• JOB: Reproduce, please, only the lines from the first line below to the line containing "obj.data.materials.append(material)", inclusive.
__________________________________________________
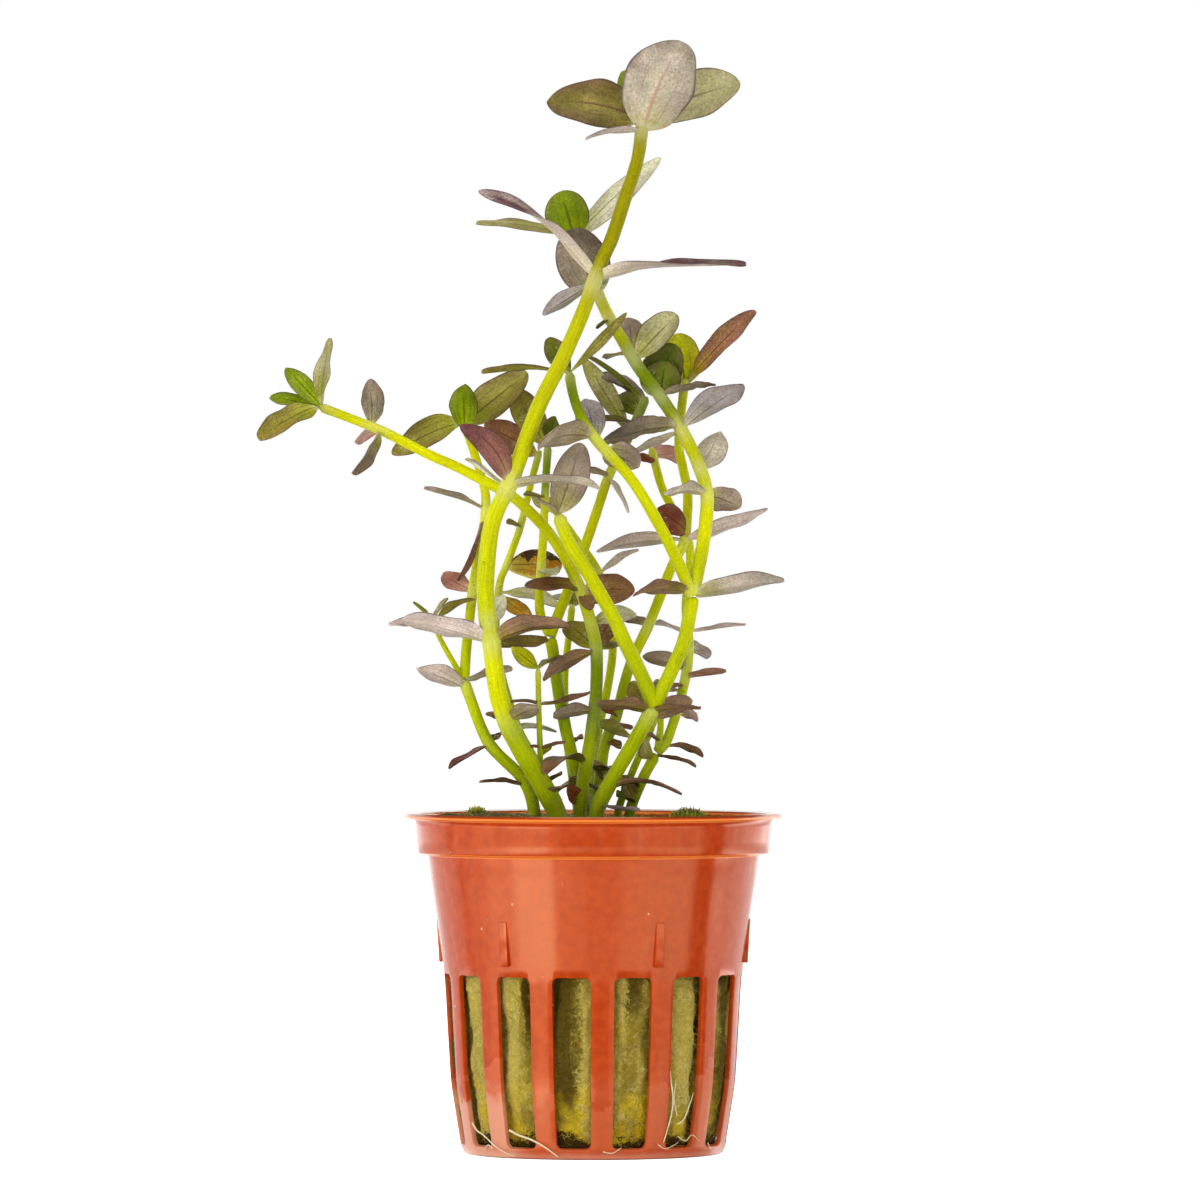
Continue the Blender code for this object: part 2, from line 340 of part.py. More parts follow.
# Looks of each kind of piece: colour, roughness, metallic
TERRACOTTA = ((0.60, 0.13, 0.06), 0.25, 0.0)
ROCKWOOL = ((0.30, 0.27, 0.10), 0.95, 0.0)
MOSS_GREEN = ((0.12, 0.22, 0.04), 0.9, 0.0)
ROOT_WHITE = ((0.80, 0.76, 0.66), 0.6, 0.0)
STEM_GREEN = ((0.42, 0.52, 0.03), 0.5, 0.0)
OLIVE = ((0.16, 0.17, 0.05), 0.55, 0.0)
PURPLE = ((0.16, 0.08, 0.10), 0.55, 0.0)
TAUPE = ((0.33, 0.29, 0.26), 0.6, 0.0)
GREEN = ((0.13, 0.30, 0.02), 0.5, 0.0)
LEAF_LOOKS = {
    "leaf_top_front": TAUPE, "leaf_top_left": OLIVE, "leaf_top_right": TAUPE,
    "leaf_upper_round": TAUPE, "leaf_crown_left": OLIVE, "leaf_crown_round": GREEN,
    "leaf_crown_right": TAUPE, "leaf_wing_right": TAUPE, "leaf_wing_left": TAUPE,
    "leaf_fork_right": TAUPE, "leaf_round_right": TAUPE, "leaf_inner_upright": TAUPE,
    "leaf_tip_up": OLIVE, "leaf_tip_down": OLIVE, "leaf_inner_left": TAUPE,
    "leaf_inner_right": TAUPE, "leaf_back_left": OLIVE, "leaf_back_right": OLIVE,
    "leaf_round_green": GREEN,
}


def clear_scene():
    for obj in list(bpy.data.objects):
        bpy.data.objects.remove(obj, do_unlink=True)


def paint(obj, looks):
    """Give the object a material of its own."""
    colour, roughness, metallic = looks
    material = bpy.data.materials.new(obj.name)
    material.use_nodes = True
    shader = material.node_tree.nodes["Principled BSDF"]
    shader.inputs["Base Color"].default_value = (*colour, 1)
    shader.inputs["Roughness"].default_value = roughness
    shader.inputs["Metallic"].default_value = metallic
    obj.data.materials.clear()
    obj.data.materials.append(material)


def add_object(name, bm):
    """Put a bmesh drawn in millimetres into the scene, in metres."""
    bmesh.ops.scale(bm, vec=(MM, MM, MM), verts=bm.verts)
    bmesh.ops.recalc_face_normals(bm, faces=bm.faces)
    mesh = bpy.data.meshes.new(name)
    bm.to_mesh(mesh)
    bm.free()
    obj = bpy.data.objects.new(name, mesh)
    bpy.context.scene.collection.objects.link(obj)
    return obj


def around(turn, radius, height):
    """Place a point by its turn from the front, to the right."""
    return Vector((radius * math.sin(turn), -radius * math.cos(turn), height))


def spin_profile(bm, profile, start, steps):
    """Turn a profile about Z, one spin for each of the unequal steps."""
    verts = [bm.verts.new(around(start, r, z)) for r, z in profile]
    edges = [bm.edges.new(pair) for pair in zip(verts, verts[1:])]
    last = verts + edges
    for step in steps:
        last = bmesh.ops.spin(bm, geom=last, axis=(0, 0, 1), cent=(0, 0, 0), steps=1, angle=step)["geom_last"]
    bmesh.ops.remove_doubles(bm, verts=bm.verts, dist=0.001)


def in_slot(face):
    """Tell whether a face of the pot's skin lies where a slot is open."""
    middle = face.calc_center_median()
    turn = math.atan2(middle.x, -middle.y) - SLOT_TURN + SLOT_WIDTH / 2
    inside = turn % (math.tau / SLOT_COUNT) < SLOT_WIDTH
    radius = math.hypot(middle.x, middle.y)
    in_wall = SLOT_FOOT < middle.z < SLOT_HEAD
    in_floor = middle.z < 0.01 and FLOOR_SLOT_IN < radius < FLOOR_SLOT_OUT
    return inside and (in_wall or in_floor)


def skin_radius(height):
    """Read the pot's outer radius at a height above its floor."""
    wall = POT_SKIN[3:]
    for (r_low, z_low), (r_high, z_high) in zip(wall, wall[1:]):
        if z_low <= height <= z_high:
            return r_low + (r_high - r_low) * (height - z_low) / (z_high - z_low)
    return wall[-1][0]


def add_ribs():
    """Model the six small wedges on the pot's wall as one cutter."""
    bm = bmesh.new()
    height = RIB_HEAD - RIB_FOOT
    for index in range(RIB_COUNT):
        turn = RIB_TURN + index * math.tau / RIB_COUNT
        block = bmesh.ops.create_cube(bm, size=1)["verts"]
        bmesh.ops.scale(bm, vec=(RIB_WIDTH, RIB_DEPTH, height), verts=block)
        for vert in block:
            if vert.co.z > 0 and vert.co.y < 0:
                vert.co.y += RIB_SLOPE
        place = around(turn, skin_radius(RIB_FOOT) + RIB_STAND, (RIB_FOOT + RIB_HEAD) / 2)
        bmesh.ops.transform(bm, matrix=Matrix.Translation(place) @ Matrix.Rotation(turn, 4, "Z"), verts=block)
    ribs = add_object("ribs_cutter", bm)
    ribs.hide_render = True
    ribs.display_type = "WIRE"
    return ribs


def add_pot():
    """Spin the skin, open the slots, thicken it inward and join the ribs."""
    bm = bmesh.new()
    steps = [SLOT_WIDTH, STRIP_WIDTH] * SLOT_COUNT
    spin_profile(bm, POT_SKIN, SLOT_TURN - SLOT_WIDTH / 2, steps)
    bmesh.ops.delete(bm, geom=[face for face in bm.faces if in_slot(face)], context="FACES")
    pot = add_object("net_pot", bm)
    if sum(polygon.normal.z for polygon in pot.data.polygons if polygon.center.z < MM / 10) > 0:
        pot.data.flip_normals()
    wall = pot.modifiers.new("wall", "SOLIDIFY")
    wall.thickness = POT_WALL * MM
    wall.offset = -1
    wall.use_even_offset = True
    join = pot.modifiers.new("ribs", "BOOLEAN")
    join.operation = "UNION"
    join.object = add_ribs()
    paint(pot, TERRACOTTA)


def add_plug():
    """Turn the rockwool plug to the pot's inner form."""
    clear = POT_WALL + PLUG_CLEAR
    wall = [(skin_radius(z) - clear, z) for z in PLUG_ROWS]
    neck = skin_radius(PLUG_ROWS[-1]) - clear
    top = skin_radius(PLUG_TOP) - clear
    step = PLUG_ROWS[-1] + PLUG_STEP
    shoulder = [(neck, step), (top - PLUG_EDGE, step + PLUG_EDGE)]
    edge = [(top, PLUG_TOP - PLUG_EDGE), (top - PLUG_EDGE, PLUG_TOP)]
    profile = [(0, PLUG_FOOT)] + wall + shoulder + edge + [(0, PLUG_TOP)]
    bm = bmesh.new()
    spin_profile(bm, profile, 0, [math.tau / PLUG_SIDES] * PLUG_SIDES)
    paint(add_object("rockwool_plug", bm), ROCKWOOL)


def add_moss():
    for name, (middle, half) in MOSS.items():
        bm = bmesh.new()
        bmesh.ops.create_icosphere(bm, subdivisions=2, radius=1)
        bmesh.ops.scale(bm, vec=half, verts=bm.verts)
        bmesh.ops.translate(bm, vec=middle, verts=bm.verts)
        paint(add_object(name, bm), MOSS_GREEN)


def tube(name, points, foot_radius, tip_radius, sides):
    """Make a round closed stem along a smooth curve through the points."""
    curve = bpy.data.curves.new(name, "CURVE")
    curve.dimensions = "3D"
    curve.bevel_depth = MM
    curve.bevel_resolution = (sides - 4) // 2
    curve.use_fill_caps = True
    curve.resolution_u = 1
    spline = curve.splines.new("BEZIER")
    spline.bezier_points.add(len(points) - 1)
    last = len(points) - 1
    for index, (knot, point) in enumerate(zip(spline.bezier_points, points)):
        knot.co = Vector(point) * MM
        knot.handle_left_type = "AUTO"
        knot.handle_right_type = "AUTO"
        knot.radius = foot_radius + (tip_radius - foot_radius) * index / last
    guide = bpy.data.objects.new(name, curve)
    bpy.context.scene.collection.objects.link(guide)
    mesh = bpy.data.meshes.new_from_object(guide.evaluated_get(bpy.context.evaluated_depsgraph_get()))
    bpy.data.objects.remove(guide, do_unlink=True)
    bpy.data.curves.remove(curve)
    obj = bpy.data.objects.new(name, mesh)
    bpy.context.scene.collection.objects.link(obj)
    return obj


def leaf(name, foot, tip, width, looks, arch, fold, stations):
    """Shape a ball into a thin blade that runs from foot to tip.

    looks is the way the upper side faces, arch lifts the blade's middle that way and fold
    lifts its two edges.
    """
    foot, tip = Vector(foot), Vector(tip)
    along = (tip - foot).normalized()
    length = (tip - foot).length
    up = Vector(looks)
    up = (up - up.dot(along) * along).normalized()
    across = along.cross(up)
    bm = bmesh.new()
    bmesh.ops.create_uvsphere(bm, u_segments=4, v_segments=stations, radius=1)
    for vert in bm.verts:
        share = (1 + vert.co.z) / 2
        ring = math.sqrt(max(1 - vert.co.z ** 2, 0))
        side = vert.co.x / ring if ring > 0.01 else 0
        face = vert.co.y / ring if ring > 0.01 else 0
        blade = ring * (FOOT_SHARE + (TIP_SHARE - FOOT_SHARE) * share)
        half = width / 2 * blade
        lift = arch * 4 * share * (1 - share) + fold * abs(side) * blade
        thick = LEAF_THICK / 2 * face * min(1, 3 * ring)
        vert.co = foot + along * length * share + across * half * side + up * (lift + thick)
    return add_object(name, bm)


def apply_booleans(obj, operation, others):
    """Cut or join the others into the object, then take them out of the scene."""
    for other in others:
        modifier = obj.modifiers.new(other.name, "BOOLEAN")
        modifier.operation = operation
        modifier.object = other
    mesh = bpy.data.meshes.new_from_object(obj.evaluated_get(bpy.context.evaluated_depsgraph_get()))
    obj.modifiers.clear()
    obj.data = mesh
    for other in others:
        bpy.data.objects.remove(other, do_unlink=True)


def clearance(name):
    """Make a stem's form with the gap added all round and at both ends."""
    foot, tip, points = STEMS[name]
    route = [Vector(point) for point in points]
    route[0] -= (route[1] - route[0]).normalized() * GAP
    route[-1] += (route[-1] - route[-2]).normalized() * GAP
    return tube(name + "_clear", route, foot + GAP, tip + GAP, 8)


def add_stems():
    """Make each stem, cut it clear of what carries it and fuse its small leaves to it."""
    for name, (foot_radius, tip_radius, points) in STEMS.items():
        sides = 8 if foot_radius > THICK_STEM else 6
        stem = tube(name, points, foot_radius, tip_radius, sides)
        apply_booleans(stem, "DIFFERENCE", [clearance(carrier) for carrier in CARRIERS.get(name, ())])
        small = []
        for index, row in enumerate(SMALL_LEAVES.get(name, ())):
            length = (Vector(row[1]) - Vector(row[0])).length
            stations = TINY_LEAF_STATIONS if length < TINY_LEAF_LENGTH else SMALL_LEAF_STATIONS
            small.append(leaf(f"{name}_leaf_{index}", *row, stations))
        apply_booleans(stem, "UNION", small)
        paint(stem, STEM_GREEN)


def add_leaves():
    """Make the larger leaves, each one a piece of its own."""
    for name, (foot, tip, width, looks, arch, fold) in LEAVES.items():
        along = (Vector(tip) - Vector(foot)).normalized()
        blade = leaf(name, Vector(foot) + along * GAP, tip, width, looks, arch, fold, LEAF_STATIONS)
        paint(blade, LEAF_LOOKS.get(name, PURPLE))


def add_roots():
    for name, route in ROOTS.items():
        points = [around(math.radians(turn), radius, height) for turn, radius, height in route]
        paint(tube(name, points, ROOT_RADIUS, ROOT_RADIUS, 6), ROOT_WHITE)


clear_scene()
add_pot()
add_plug()
add_moss()
add_roots()
add_stems()
add_leaves()
for piece in bpy.context.scene.objects:
    if not piece.name.startswith("leaf"):
        piece.data.shade_smooth()
        piece.data.set_sharp_from_angle(angle=math.radians(40))
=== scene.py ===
"""The looks of a potted purple bacopa salzmannii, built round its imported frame.

Shapes are drawn in millimetres and become metres as each piece is placed. The origin is the
middle of the pot's underside, Z is up, and the side seen in the photograph looks along -Y.
"""
import math
import random

import bmesh
import bpy
import numpy as np
from mathutils import Matrix, Vector, noise
from mathutils.geometry import interpolate_bezier


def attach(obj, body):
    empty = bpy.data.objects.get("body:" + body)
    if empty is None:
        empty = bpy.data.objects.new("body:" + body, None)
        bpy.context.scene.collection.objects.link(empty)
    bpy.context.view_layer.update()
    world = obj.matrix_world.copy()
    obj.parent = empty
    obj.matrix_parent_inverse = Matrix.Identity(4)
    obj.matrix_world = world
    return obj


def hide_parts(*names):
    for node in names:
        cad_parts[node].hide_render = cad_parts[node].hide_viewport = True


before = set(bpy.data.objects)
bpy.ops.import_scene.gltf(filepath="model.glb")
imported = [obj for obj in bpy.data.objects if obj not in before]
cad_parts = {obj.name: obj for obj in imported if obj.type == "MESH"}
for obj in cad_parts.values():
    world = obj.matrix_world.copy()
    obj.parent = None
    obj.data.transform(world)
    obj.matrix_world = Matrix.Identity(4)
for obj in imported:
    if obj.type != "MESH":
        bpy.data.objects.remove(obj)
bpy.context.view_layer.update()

# The net pot is one thin moulding in glossy orange-brown plastic: a flat rim, a stepped
# collar, fifteen slots in its wall and floor, and six small ribs that lock it in a tray.
# Its skin is turned in one go, the slots are left out, and the wall is thickened inward.
MM = 0.001
# Its outside as pairs of radius and height: the wall, the floor, and the collar up to the rim
POT_WALL_ROUTE = (
    (18.9, 0.6), (19.25, 1.5), (19.6, 3.5), (20.15, 7), (20.65, 10.4), (21.0, 15.7), (21.25, 20),
    (21.5, 24.4), (21.85, 27.8), (22.55, 33.1), (23.05, 36.5), (23.75, 41.0), (24.0, 43.1),
)
POT_FLOOR = ((0, 0), (4, 0), (8, 0), (12, 0), (15.5, 0), (17.5, 0), (18.4, 0.06), (18.75, 0.25))
POT_COLLAR = (
    (24.05, 43.3), (24.25, 43.45), (25.1, 43.47), (25.4, 43.56), (25.5, 43.8), (25.62, 45.4),
    (25.8, 47.6), (25.88, 48.2), (26.1, 48.52), (26.5, 48.6), (27.3, 48.62), (27.47, 48.7),
)
POT_WALL, WALL_TOP = 0.7, POT_WALL_ROUTE[-1][1]
# Faces of the skin lower than this belong to the floor
FLOOR_TOP = 0.05
SLOT_COUNT = 15
SLOT_WIDTH = math.radians(15)
SLOT_PITCH = math.tau / SLOT_COUNT
# Turn of the first slot's middle from the front, to the right
SLOT_TURN = math.radians(-8.5)
SLOT_FOOT, SLOT_HEAD = 1.5, 26.2
SLOT_CORNER = 0.95
# Steps round a corner, across a slot and across the strip between two; rows up a slot and on
# to the collar
CORNER_STEPS, SLOT_STEPS, STRIP_STEPS = 3, 4, 3
SLOT_ROWS, UPPER_ROWS = 14, 12
FLOOR_SLOT_IN, FLOOR_SLOT_OUT = 8, 15.5
EDGE_ROUNDING = 0.13
RIB_COUNT = 6
RIB_TURN = math.radians(25)
RIB_FOOT, RIB_HEAD, RIB_WIDTH = 27.7, 34.1, 1.35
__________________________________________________
• ANSWER TO THIS TASK:
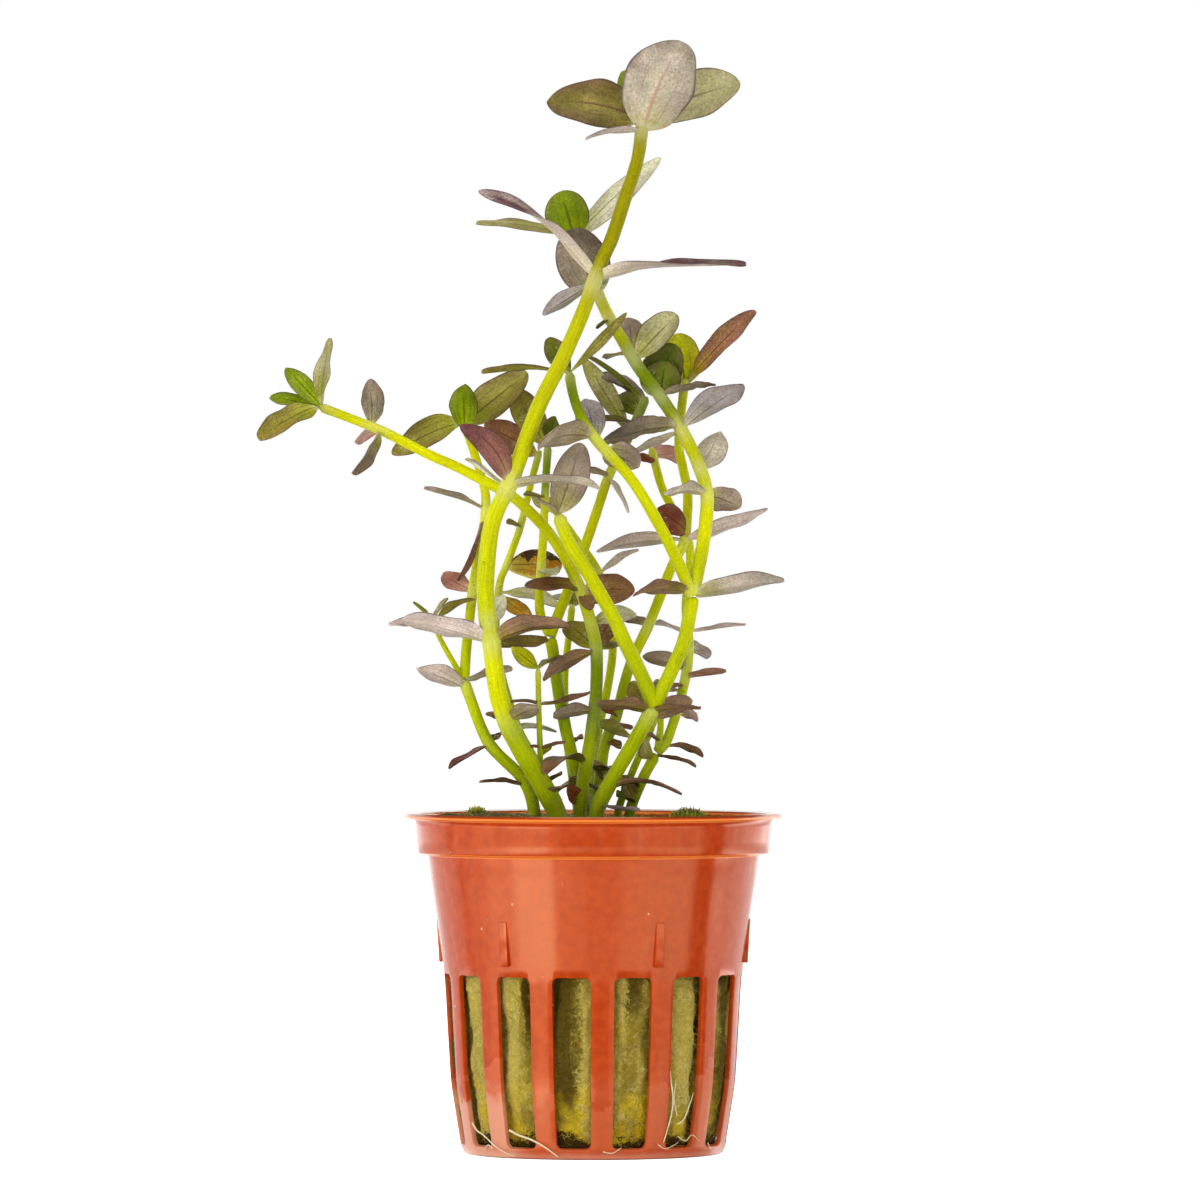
Continue the Blender code for this object: part 2, from line 340 of part.py. More parts follow.
# Looks of each kind of piece: colour, roughness, metallic
TERRACOTTA = ((0.60, 0.13, 0.06), 0.25, 0.0)
ROCKWOOL = ((0.30, 0.27, 0.10), 0.95, 0.0)
MOSS_GREEN = ((0.12, 0.22, 0.04), 0.9, 0.0)
ROOT_WHITE = ((0.80, 0.76, 0.66), 0.6, 0.0)
STEM_GREEN = ((0.42, 0.52, 0.03), 0.5, 0.0)
OLIVE = ((0.16, 0.17, 0.05), 0.55, 0.0)
PURPLE = ((0.16, 0.08, 0.10), 0.55, 0.0)
TAUPE = ((0.33, 0.29, 0.26), 0.6, 0.0)
GREEN = ((0.13, 0.30, 0.02), 0.5, 0.0)
LEAF_LOOKS = {
    "leaf_top_front": TAUPE, "leaf_top_left": OLIVE, "leaf_top_right": TAUPE,
    "leaf_upper_round": TAUPE, "leaf_crown_left": OLIVE, "leaf_crown_round": GREEN,
    "leaf_crown_right": TAUPE, "leaf_wing_right": TAUPE, "leaf_wing_left": TAUPE,
    "leaf_fork_right": TAUPE, "leaf_round_right": TAUPE, "leaf_inner_upright": TAUPE,
    "leaf_tip_up": OLIVE, "leaf_tip_down": OLIVE, "leaf_inner_left": TAUPE,
    "leaf_inner_right": TAUPE, "leaf_back_left": OLIVE, "leaf_back_right": OLIVE,
    "leaf_round_green": GREEN,
}


def clear_scene():
    for obj in list(bpy.data.objects):
        bpy.data.objects.remove(obj, do_unlink=True)


def paint(obj, looks):
    """Give the object a material of its own."""
    colour, roughness, metallic = looks
    material = bpy.data.materials.new(obj.name)
    material.use_nodes = True
    shader = material.node_tree.nodes["Principled BSDF"]
    shader.inputs["Base Color"].default_value = (*colour, 1)
    shader.inputs["Roughness"].default_value = roughness
    shader.inputs["Metallic"].default_value = metallic
    obj.data.materials.clear()
    obj.data.materials.append(material)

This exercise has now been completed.